Machismo stereotypes were at the crux of that issue. Illades mentions an uncle who died in the closet, “when it was very obvious” that he was gay. His mexicanidad was in question, as was his gayness — he didn’t fit any predetermined mold.
“Because I don’t have a big mustache and I don’t listen to Vicente Fernández doesn’t mean that I’m not a proud gay Mexican man. I can enjoy the bullfights as much as I can enjoy skateboarding, and to me it’s a sense of pride in your heritage and a sense of dignity that comes from your heritage, but it doesn’t mean that it needs to shackle you to being anything other than your authentic self. But it took a long time to get comfortable with that,” he laughs. “It took a long time.”
There is a magical kind of bravery in every Pansy Division member.
Illades is so incredibly gallant in his retelling of memories and lessons learned, it’s hard to imagine a time when he wasn’t so comfortable with himself. There was a time, definitely — but he was undaunted even then.

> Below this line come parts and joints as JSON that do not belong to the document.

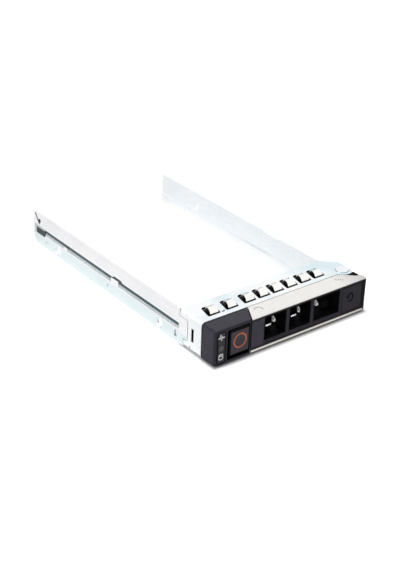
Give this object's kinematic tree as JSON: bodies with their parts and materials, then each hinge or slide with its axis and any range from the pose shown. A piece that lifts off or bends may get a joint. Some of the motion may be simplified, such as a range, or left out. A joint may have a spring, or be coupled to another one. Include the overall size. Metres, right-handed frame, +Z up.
{
  "type": "hot swap drive caddy",
  "caption": "Open hot swap tray for a 2.5-inch drive: steel side rails, black fascia with a release button and a swing-out ejector handle.",
  "frame": {"origin": "under the middle of the closed caddy, on the plane it slides on", "axes": "+X to the right seen from the front, +Y from the fascia to the rear, +Z up"},
  "size_m": [0.0782, 0.133, 0.0164],
  "materials": {
    "zinc_steel": "bright zinc plating, satin",
    "spring_steel": "bare stainless spring sheet",
    "pin_steel": "plated, turned",
    "cap_plastic": "fine matte moulding",
    "button_plastic": "fine matte moulding",
    "ring_print": "terracotta inlay",
    "smoked_pane": "smoked, satin",
    "lens_grey": "smoked lens",
    "light_guide": "clear with a teal cast",
    "clip_plastic": "black moulding",
    "handle_silver": "warm satin silver",
    "grille_plastic": "fine matte moulding",
    "vent_plastic": "black moulding",
    "latch_plastic": "dark acetal"
  },
  "bodies": {
    "tray": {"front_bracket": "zinc_steel", "left_rail": "zinc_steel", "right_rail": "zinc_steel", "emi_finger_strip": "spring_steel", "light_pipe_lower": "light_guide", "light_pipe_upper": "light_guide", "light_pipe_rear_clip": "clip_plastic", "end_housing": "cap_plastic", "led_window": "smoked_pane", "led_lens": "lens_grey", "button_spring": "spring_steel", "vent_wall": "vent_plastic", "pivot_pin": "pin_steel"},
    "handle": {"handle_cover": "handle_silver", "handle_grille": "grille_plastic", "ejector_cam": "zinc_steel", "handle_catch": "zinc_steel"},
    "button": {"release_button": "button_plastic", "button_ring": "ring_print"},
    "latch": {"latch_slide": "latch_plastic"}
  },
  "joints": [
    {"name": "handle_pivot", "type": "hinge", "parent": "tray", "child": "handle", "pos_m": [0.03545, -0.0559, 0.0078], "axis": [0, 0, 1], "range_deg": [0, 55]},
    {"name": "button_press", "type": "slide", "parent": "tray", "child": "button", "axis": [0, 1, 0], "range_m": [0, 0.0012], "stiffness_N_per_m": 300, "deforming": ["button_spring"]},
    {"name": "latch_shift", "type": "slide", "parent": "tray", "child": "latch", "axis": [-1, 0, 0], "range_m": [0, 0.0012]}
  ],
  "couplings": [
    {"joint": "latch_shift", "follows": "button_press", "ratio": 1}
  ]
}
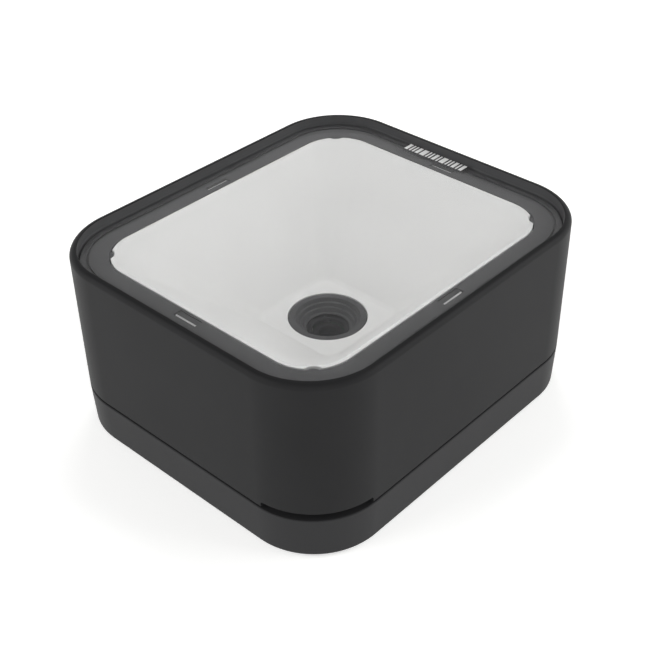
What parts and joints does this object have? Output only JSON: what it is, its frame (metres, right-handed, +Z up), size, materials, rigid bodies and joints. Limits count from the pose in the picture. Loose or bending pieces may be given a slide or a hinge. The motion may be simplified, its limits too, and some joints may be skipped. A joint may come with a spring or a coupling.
{
  "type": "flatbed barcode scanner",
  "caption": "Counter-top barcode scanner: rounded charcoal box with a recessed top window, white light funnel and upward-looking camera.",
  "frame": {"origin": "on the counter, under the middle of the box", "axes": "+Z up through the window, +Y from the front to the rear wall with the cable socket, +X to the right seen from the front"},
  "size_m": [0.11, 0.1266, 0.0612],
  "materials": {
    "housing_plastic": "fine-textured moulded ABS, charcoal",
    "base_plastic": "fine-textured moulded ABS, a shade lighter",
    "bezel_plastic": "satin moulded ABS, dark grey",
    "white_plastic": "matte diffusing white polycarbonate",
    "window_glass": "clear polished glass",
    "lens_glass": "coated optical glass",
    "black_rubber": "soft moulded rubber",
    "label_film": "blank satin polyester label",
    "circuit_board": "green solder mask on glass-fibre board",
    "black_plastic": "matte moulded engineering plastic",
    "chip_package": "moulded epoxy",
    "plated_steel": "zinc-plated steel",
    "can_aluminium": "drawn aluminium can",
    "gold_plated_brass": "gold-plated spring contacts",
    "natural_nylon": "moulded natural nylon",
    "cable_film": "polyester film over tinned strips",
    "led_package": "moulded package with clear dome"
  },
  "bodies": {
    "base": {"base_cover": "base_plastic", "base_screw_front_left": "plated_steel", "base_screw_front_right": "plated_steel", "base_screw_rear_left": "plated_steel", "base_screw_rear_right": "plated_steel", "foot_front_left": "black_rubber", "foot_front_right": "black_rubber", "foot_rear_left": "black_rubber", "foot_rear_right": "black_rubber", "rating_label": "label_film"},
    "housing": {"beeper": "black_plastic", "bezel_frame": "bezel_plastic", "board_cable_connector": "natural_nylon", "board_screw_front_left": "plated_steel", "board_screw_front_right": "plated_steel", "board_screw_rear_left": "plated_steel", "board_screw_rear_right": "plated_steel", "camera_board": "circuit_board", "camera_cable_connector": "natural_nylon", "camera_cover_glass": "window_glass", "camera_flat_cable": "cable_film", "camera_screw_front_left": "plated_steel", "camera_screw_front_right": "plated_steel", "camera_screw_rear_left": "plated_steel", "camera_screw_rear_right": "plated_steel", "front_lens": "lens_glass", "image_sensor": "chip_package", "infrared_filter": "lens_glass", "interface_chip": "chip_package", "interface_jack": "black_plastic", "jack_contacts": "gold_plated_brass", "jack_shield": "plated_steel", "led_1": "led_package", "led_2": "led_package", "led_3": "led_package", "led_4": "led_package", "led_5": "led_package", "led_6": "led_package", "led_7": "led_package", "led_8": "led_package", "led_board": "circuit_board", "lens_barrel": "black_plastic", "lens_holder": "black_plastic", "lens_shroud": "black_plastic", "light_funnel": "white_plastic", "main_board": "circuit_board", "memory_chip": "chip_package", "power_inductor": "chip_package", "processor_chip": "chip_package", "rear_lens": "lens_glass", "scan_window": "window_glass", "smoothing_capacitor_1": "can_aluminium", "smoothing_capacitor_2": "can_aluminium", "upper_housing": "housing_plastic", "window_seal": "black_rubber"}
  },
  "joints": [
    {"name": "housing_lift_off", "type": "slide", "parent": "base", "child": "housing", "axis": [0, 0, 1], "range_m": [0, 0.03]}
  ]
}
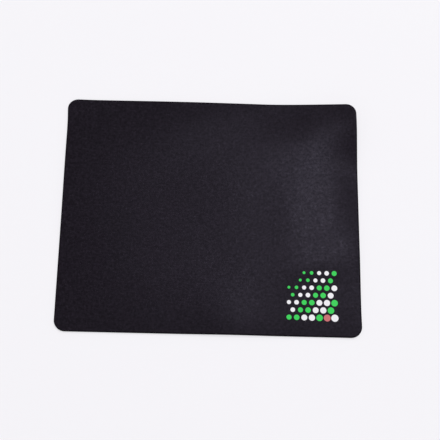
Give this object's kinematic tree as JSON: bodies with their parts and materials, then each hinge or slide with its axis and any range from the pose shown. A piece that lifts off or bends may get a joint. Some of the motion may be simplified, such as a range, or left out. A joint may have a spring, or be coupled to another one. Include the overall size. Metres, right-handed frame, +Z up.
{
  "type": "mouse pad",
  "caption": "Thin rectangular mouse pad with rounded corners: black knitted cloth face bonded to a sponge rubber base with a wavy ribbed grip underside.",
  "frame": {"origin": "on the table, under the middle of the pad", "axes": "+X along the long side to the user's right, +Y away from the user, +Z up through the thickness"},
  "size_m": [0.22, 0.18, 0.002],
  "materials": {
    "cloth": "matt black knitted polyester with a soft sheen",
    "film": "translucent hot-melt film, seen only in the cut edge",
    "rubber": "matt black sponge rubber"
  },
  "bodies": {
    "root": {"cloth_face": "cloth", "bonding_film": "film", "rubber_base": "rubber"}
  },
  "joints": []
}
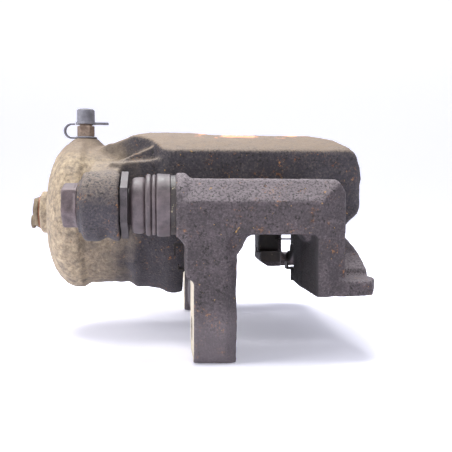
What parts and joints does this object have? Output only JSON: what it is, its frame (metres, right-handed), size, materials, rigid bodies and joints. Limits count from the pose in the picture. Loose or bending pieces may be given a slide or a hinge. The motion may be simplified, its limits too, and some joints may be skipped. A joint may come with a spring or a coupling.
{
  "type": "brake caliper",
  "caption": "Floating brake caliper with a domed cylinder, a bridge with fingers, guide pins in rubber boots, and the carrier bracket that it slides on.",
  "frame": {"origin": "midway between the two knuckle bolt holes, on the machined face that meets the knuckle", "axes": "+X outboard along the wheel axle, +Y along the line of the guide pins, +Z outwards from the axle; the knuckle face looks along -X"},
  "size_m": [0.1671, 0.186, 0.1182],
  "materials": {
    "bracket_iron": "bare sand-cast iron, weathered, with rust specks",
    "housing_iron": "sand-cast iron under dry road dust",
    "clip_steel": "spring steel sheet, dirty",
    "boot_rubber": "moulded rubber, dusty",
    "ring_steel": "machined ring, greasy",
    "pin_steel": "oxidised steel",
    "bolt_steel": "oxidised steel",
    "seal_rubber": "moulded rubber",
    "piston_steel": "ground and plated",
    "union_steel": "dusty steel",
    "copper": "soft copper washer",
    "bleeder_steel": "dull plated steel",
    "cap_rubber": "moulded rubber"
  },
  "bodies": {
    "bracket": {"carrier_bracket": "bracket_iron", "pad_clip_near_inner": "clip_steel", "pad_clip_far_inner": "clip_steel", "pad_clip_near_outer": "clip_steel", "pad_clip_far_outer": "clip_steel", "pin_boot_near": "boot_rubber", "pin_boot_far": "boot_rubber", "pin_boot_rings": "ring_steel"},
    "caliper": {"caliper_housing": "housing_iron", "guide_pin_near": "pin_steel", "guide_pin_far": "pin_steel", "pin_bush": "seal_rubber", "pin_bolt_near": "bolt_steel", "pin_bolt_far": "bolt_steel", "piston_seal": "seal_rubber", "piston_boot": "seal_rubber", "piston_boot_ring": "ring_steel", "union_bolt": "union_steel", "union_washer": "copper"},
    "piston": {"piston": "piston_steel"},
    "bleeder": {"bleeder_screw": "bleeder_steel", "cap_strap": "cap_rubber"},
    "cap": {"bleeder_cap": "cap_rubber"}
  },
  "joints": [
    {"name": "caliper_slide", "type": "slide", "parent": "bracket", "child": "caliper", "axis": [1, 0, 0], "range_m": [-0.012, 0.0015], "deforming": ["pin_boot_near", "pin_boot_far"]},
    {"name": "piston_slide", "type": "slide", "parent": "caliper", "child": "piston", "axis": [1, 0, 0], "range_m": [-0.004, 0.018], "deforming": ["piston_boot"]},
    {"name": "bleeder_turn", "type": "hinge", "parent": "caliper", "child": "bleeder", "pos_m": [-0.0542, 0, 0.0903], "axis": [0, 0, 1], "range_deg": [0, 360]},
    {"name": "cap_pull", "type": "slide", "parent": "bleeder", "child": "cap", "axis": [0, 0, 1], "range_m": [0, 0.012], "deforming": ["cap_strap"]}
  ]
}
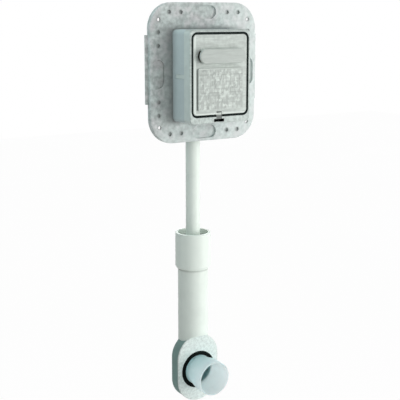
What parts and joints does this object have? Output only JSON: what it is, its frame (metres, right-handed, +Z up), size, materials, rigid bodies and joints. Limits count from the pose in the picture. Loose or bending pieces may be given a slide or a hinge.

“If you’re going to do anything outside of what’s allowed or expected of you, it’s always going to be difficult. But if you’re kind of a freaky person, it’s more difficult to put handcuffs on yourself,” he says. “It would be more difficult for me to comb my hair a certain way and show up to some office drone job and pretend to have a fake wife or something than it would be to get spit on a couple times for being my authentic self.”
Pansy Division may believe they’ve made a grandpa record, but they’re busting the standards of what that means, too. Through all the unguarded, courageous moves that led up to Quite Contrary, never has anything born of “back in my day” stories been more inspiring.